Currently have 4 comments:

  1. Good stuff Si, thanks.

    Re: Harris. The Eastern mystecism stuff annoyed me endlessly - he's not NEARLY as critical of that stuff as he is of "Western" religion. It's bollocks.

    More re Harris. He uses, you should note, the N.J. Dawood translation of the Koran (which I've read -- it's good), but it's contested. Several Muslim scholars have argued that it "militirizes" the text. I don't speak Arabic, so I can't judge but there is a controversy.

  2. Thanks Mike, good to know. I don't find Eastern 'mysticism' anywhere near as problematic as I find most other religions, mainly because religions like Buddhism (when they aren't worried about worshiping people or spirits) try to be based in logic, like, say, arguments by Nagarjuna (sp?). I don't always find the logic convincing, but that's another point entirely.

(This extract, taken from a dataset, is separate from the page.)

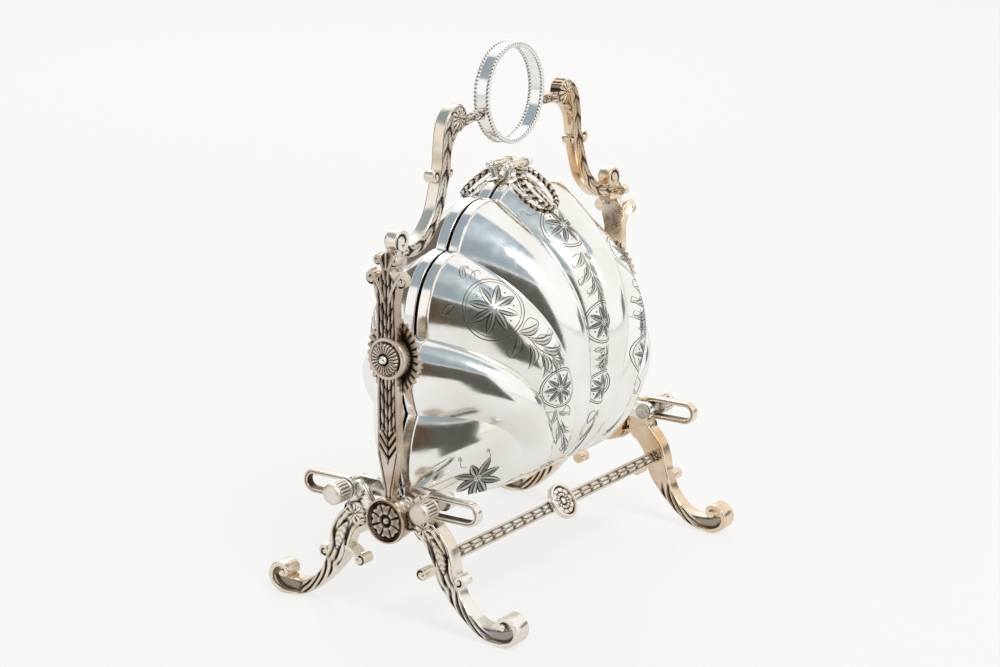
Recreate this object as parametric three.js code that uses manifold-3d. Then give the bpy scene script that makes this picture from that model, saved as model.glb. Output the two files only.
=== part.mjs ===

  3. Another note, if anyone else comments on this, I'm not too interested in getting into a lengthy discussion of Harris's book. I know it's flawed, I know he's contentious. I'd rather talk about the other books really :-)

  4. Simon, I didn't realise you'd read Nagarjuna! And your spelling is perfect ;)

    Sick reviews, well done. I will try to pick up Thirteen, as I do like psychological mindfuck books as long as they're not too tortuous (a la Ian McEwan) and I also dig what little I've read of Murakami.